Re: [PATCH 1/2] zpool: define and use max type length

From: Dan Streetman
Date: Tue Aug 18 2015 - 22:20:54 EST


On Tue, Aug 18, 2015 at 6:38 PM, Andrew Morton
<akpm@xxxxxxxxxxxxxxxxxxxx> wrote:
> On Tue, 18 Aug 2015 16:06:00 -0400 Dan Streetman <ddstreet@xxxxxxxx> wrote:
>
>> Add ZPOOL_MAX_TYPE_NAME define, and change zpool_driver *type field to
>> type[ZPOOL_MAX_TYPE_NAME]. Remove redundant type field from struct zpool
>> and use zpool->driver->type instead.
>>
>> The define will be used by zswap for its zpool param type name length.
>>
>
> Patchset is fugly. All this putzing around with fixed-length strings,
> worrying about overflow and is-it-null-terminated-or-isnt-it. Shudder.
>
> It's much better to use variable-length strings everywhere. We're not
> operating in contexts which can't use kmalloc, we're not
> performance-intensive and these strings aren't being written to
> fixed-size fields on disk or anything. Why do we need any fixed-length
> strings?
>
> IOW, why not just replace that alloca with a kstrdup()?

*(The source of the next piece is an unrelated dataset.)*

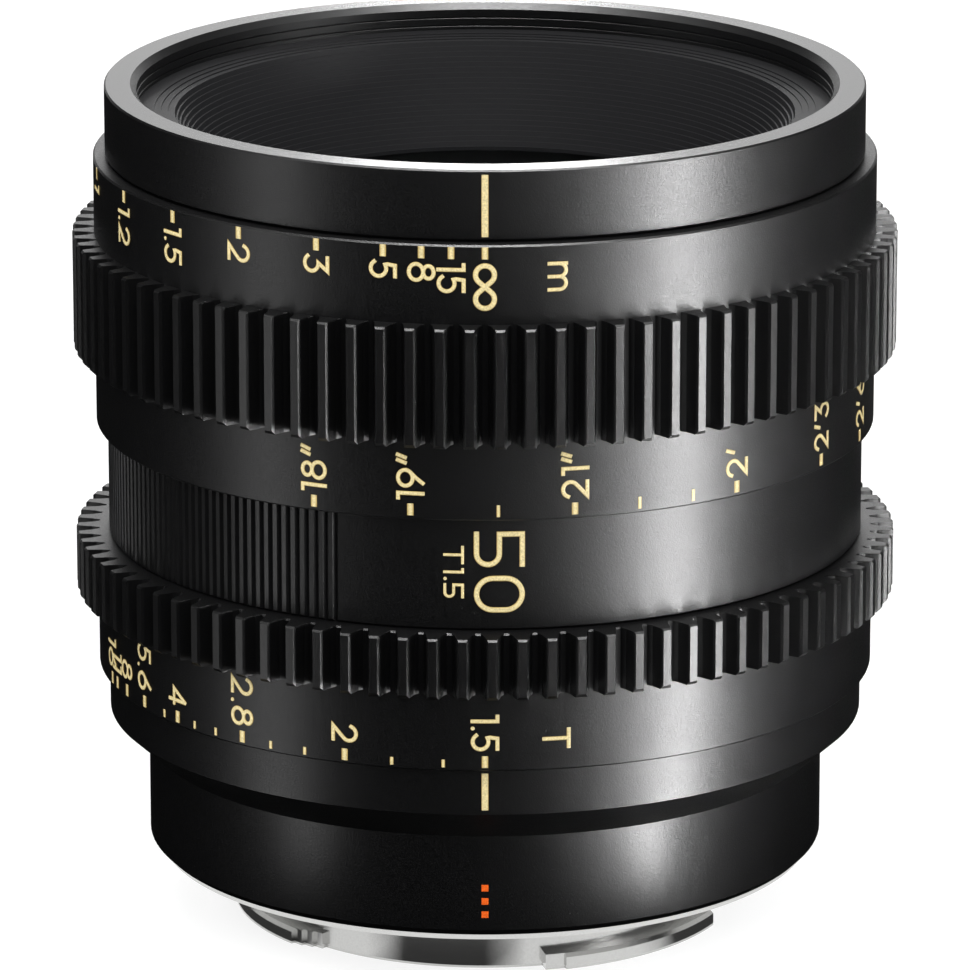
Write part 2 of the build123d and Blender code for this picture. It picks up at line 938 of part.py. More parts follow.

for the zpool drivers (zbud and zsmalloc), the type is actually just
statically assigned, e.g. .type = "zbud", so you're right the *type is
better than type[]. I'll update it.

>
>> --- a/include/linux/zpool.h
>> +++ b/include/linux/zpool.h
>>
>> ...
>>
>> @@ -79,7 +77,7 @@ static struct zpool_driver *zpool_get_driver(char *type)
>>
>> spin_lock(&drivers_lock);
>> list_for_each_entry(driver, &drivers_head, list) {
>> - if (!strcmp(driver->type, type)) {
>> + if (!strncmp(driver->type, type, ZPOOL_MAX_TYPE_NAME)) {
>
> Why strncmp? Please tell me these strings are always null-terminated.

Yep, you're right. The driver->type always is, and the type param is
passed in from sysfs, which we can rely on to be null-terminated.